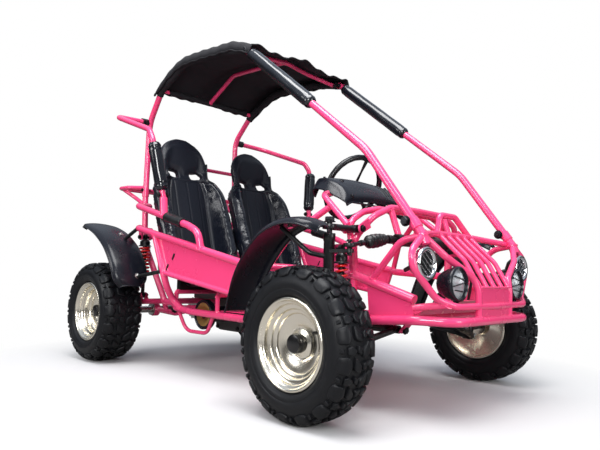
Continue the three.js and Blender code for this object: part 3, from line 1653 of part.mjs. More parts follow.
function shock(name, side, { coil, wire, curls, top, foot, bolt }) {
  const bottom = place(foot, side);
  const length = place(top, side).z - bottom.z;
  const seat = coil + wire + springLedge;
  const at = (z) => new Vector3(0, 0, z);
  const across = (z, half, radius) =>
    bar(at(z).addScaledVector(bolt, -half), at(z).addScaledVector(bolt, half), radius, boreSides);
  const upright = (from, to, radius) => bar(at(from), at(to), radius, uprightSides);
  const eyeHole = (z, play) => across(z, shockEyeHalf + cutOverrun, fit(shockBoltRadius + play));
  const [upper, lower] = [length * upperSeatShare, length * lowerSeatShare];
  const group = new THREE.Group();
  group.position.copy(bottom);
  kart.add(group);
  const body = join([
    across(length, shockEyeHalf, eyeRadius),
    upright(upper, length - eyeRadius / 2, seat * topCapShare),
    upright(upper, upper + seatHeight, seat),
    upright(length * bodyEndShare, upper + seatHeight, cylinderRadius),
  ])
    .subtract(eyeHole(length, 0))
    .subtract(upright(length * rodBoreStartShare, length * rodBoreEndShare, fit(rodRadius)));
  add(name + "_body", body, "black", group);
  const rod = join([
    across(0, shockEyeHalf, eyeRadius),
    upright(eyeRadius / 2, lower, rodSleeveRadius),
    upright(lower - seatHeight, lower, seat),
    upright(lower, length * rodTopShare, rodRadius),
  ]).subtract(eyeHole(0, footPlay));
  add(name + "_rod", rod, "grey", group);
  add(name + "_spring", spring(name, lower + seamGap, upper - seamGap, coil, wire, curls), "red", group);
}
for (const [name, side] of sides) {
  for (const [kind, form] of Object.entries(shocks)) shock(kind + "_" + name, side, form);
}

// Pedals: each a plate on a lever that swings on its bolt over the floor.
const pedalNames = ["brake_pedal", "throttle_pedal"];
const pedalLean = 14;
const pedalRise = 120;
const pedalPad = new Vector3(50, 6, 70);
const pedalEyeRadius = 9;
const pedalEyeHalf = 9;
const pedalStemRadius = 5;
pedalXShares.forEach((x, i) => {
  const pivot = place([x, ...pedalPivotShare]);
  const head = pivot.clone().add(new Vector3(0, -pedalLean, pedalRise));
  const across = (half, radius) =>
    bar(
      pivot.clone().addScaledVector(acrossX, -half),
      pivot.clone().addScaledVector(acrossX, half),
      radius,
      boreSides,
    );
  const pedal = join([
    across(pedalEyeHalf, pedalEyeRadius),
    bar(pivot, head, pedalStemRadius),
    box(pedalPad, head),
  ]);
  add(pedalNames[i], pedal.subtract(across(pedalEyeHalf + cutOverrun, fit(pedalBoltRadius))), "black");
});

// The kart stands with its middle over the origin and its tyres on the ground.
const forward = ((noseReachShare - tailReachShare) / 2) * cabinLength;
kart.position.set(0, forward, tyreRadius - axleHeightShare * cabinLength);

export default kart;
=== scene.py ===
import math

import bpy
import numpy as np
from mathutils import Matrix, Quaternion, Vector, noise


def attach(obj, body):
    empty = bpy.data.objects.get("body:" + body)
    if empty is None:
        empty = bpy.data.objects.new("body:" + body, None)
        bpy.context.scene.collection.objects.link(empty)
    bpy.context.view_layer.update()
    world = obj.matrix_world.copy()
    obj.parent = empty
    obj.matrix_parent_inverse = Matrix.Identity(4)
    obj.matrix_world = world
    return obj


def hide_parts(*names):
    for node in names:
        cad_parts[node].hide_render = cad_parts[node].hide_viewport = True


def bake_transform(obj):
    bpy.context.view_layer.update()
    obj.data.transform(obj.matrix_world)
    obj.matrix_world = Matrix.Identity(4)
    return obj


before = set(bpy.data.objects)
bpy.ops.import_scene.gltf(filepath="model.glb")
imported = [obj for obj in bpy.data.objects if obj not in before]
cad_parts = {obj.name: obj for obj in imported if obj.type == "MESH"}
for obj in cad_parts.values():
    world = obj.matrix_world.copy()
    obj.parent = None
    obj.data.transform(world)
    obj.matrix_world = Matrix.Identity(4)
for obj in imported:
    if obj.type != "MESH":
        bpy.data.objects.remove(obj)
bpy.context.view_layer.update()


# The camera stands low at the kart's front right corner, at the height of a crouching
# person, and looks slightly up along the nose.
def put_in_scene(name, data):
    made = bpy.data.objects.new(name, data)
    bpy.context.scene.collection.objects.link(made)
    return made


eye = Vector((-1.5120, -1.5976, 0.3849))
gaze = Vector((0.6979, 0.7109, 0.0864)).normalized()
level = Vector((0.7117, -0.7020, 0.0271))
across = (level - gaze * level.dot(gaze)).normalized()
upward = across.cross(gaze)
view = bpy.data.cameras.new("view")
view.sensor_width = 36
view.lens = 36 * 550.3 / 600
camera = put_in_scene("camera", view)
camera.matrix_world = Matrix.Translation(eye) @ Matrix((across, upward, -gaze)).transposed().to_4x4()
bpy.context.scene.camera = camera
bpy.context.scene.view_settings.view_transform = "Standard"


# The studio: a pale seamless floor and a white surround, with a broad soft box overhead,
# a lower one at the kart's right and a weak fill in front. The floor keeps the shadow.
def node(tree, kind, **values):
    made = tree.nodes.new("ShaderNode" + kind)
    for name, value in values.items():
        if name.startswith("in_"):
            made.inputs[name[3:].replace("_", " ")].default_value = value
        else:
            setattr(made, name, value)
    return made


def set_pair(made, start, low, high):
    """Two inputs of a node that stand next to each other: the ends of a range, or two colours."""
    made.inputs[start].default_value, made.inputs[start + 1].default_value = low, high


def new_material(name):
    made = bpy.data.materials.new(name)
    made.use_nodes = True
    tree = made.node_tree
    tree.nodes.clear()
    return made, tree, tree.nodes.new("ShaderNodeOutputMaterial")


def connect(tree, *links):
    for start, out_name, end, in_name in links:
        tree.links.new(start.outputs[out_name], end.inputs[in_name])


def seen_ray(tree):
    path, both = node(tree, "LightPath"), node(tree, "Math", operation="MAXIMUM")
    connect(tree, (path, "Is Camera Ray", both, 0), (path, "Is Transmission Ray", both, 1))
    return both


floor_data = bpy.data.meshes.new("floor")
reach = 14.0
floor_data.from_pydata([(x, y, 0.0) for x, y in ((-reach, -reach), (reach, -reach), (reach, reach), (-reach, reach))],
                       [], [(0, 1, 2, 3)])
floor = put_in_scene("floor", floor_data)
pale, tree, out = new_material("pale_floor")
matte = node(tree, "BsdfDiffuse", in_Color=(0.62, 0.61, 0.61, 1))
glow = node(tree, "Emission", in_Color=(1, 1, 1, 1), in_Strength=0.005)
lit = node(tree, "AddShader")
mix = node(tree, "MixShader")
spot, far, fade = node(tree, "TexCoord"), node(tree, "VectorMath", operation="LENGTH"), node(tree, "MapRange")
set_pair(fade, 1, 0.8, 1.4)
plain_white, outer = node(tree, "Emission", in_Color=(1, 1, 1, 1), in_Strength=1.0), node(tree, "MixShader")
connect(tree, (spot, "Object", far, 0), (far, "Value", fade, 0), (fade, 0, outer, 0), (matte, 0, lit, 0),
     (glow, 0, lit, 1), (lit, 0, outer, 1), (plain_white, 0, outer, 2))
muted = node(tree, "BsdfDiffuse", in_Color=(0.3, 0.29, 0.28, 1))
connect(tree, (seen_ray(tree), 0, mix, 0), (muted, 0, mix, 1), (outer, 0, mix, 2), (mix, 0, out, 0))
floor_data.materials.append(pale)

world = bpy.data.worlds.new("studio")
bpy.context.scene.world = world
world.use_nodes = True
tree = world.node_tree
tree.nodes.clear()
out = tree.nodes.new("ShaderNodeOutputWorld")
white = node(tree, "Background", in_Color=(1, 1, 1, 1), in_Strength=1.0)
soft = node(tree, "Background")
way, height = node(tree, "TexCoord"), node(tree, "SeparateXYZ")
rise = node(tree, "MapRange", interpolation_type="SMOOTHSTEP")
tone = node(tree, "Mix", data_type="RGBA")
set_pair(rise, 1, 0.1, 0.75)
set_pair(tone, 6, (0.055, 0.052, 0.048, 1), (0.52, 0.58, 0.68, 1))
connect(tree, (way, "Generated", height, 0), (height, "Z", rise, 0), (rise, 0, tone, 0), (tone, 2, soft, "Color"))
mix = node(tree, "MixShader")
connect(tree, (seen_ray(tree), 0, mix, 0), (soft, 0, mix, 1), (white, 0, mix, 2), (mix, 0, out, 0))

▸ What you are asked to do
Scan the material above and determine how many lines include the word "objects"; report only the number.

▸ Full response
8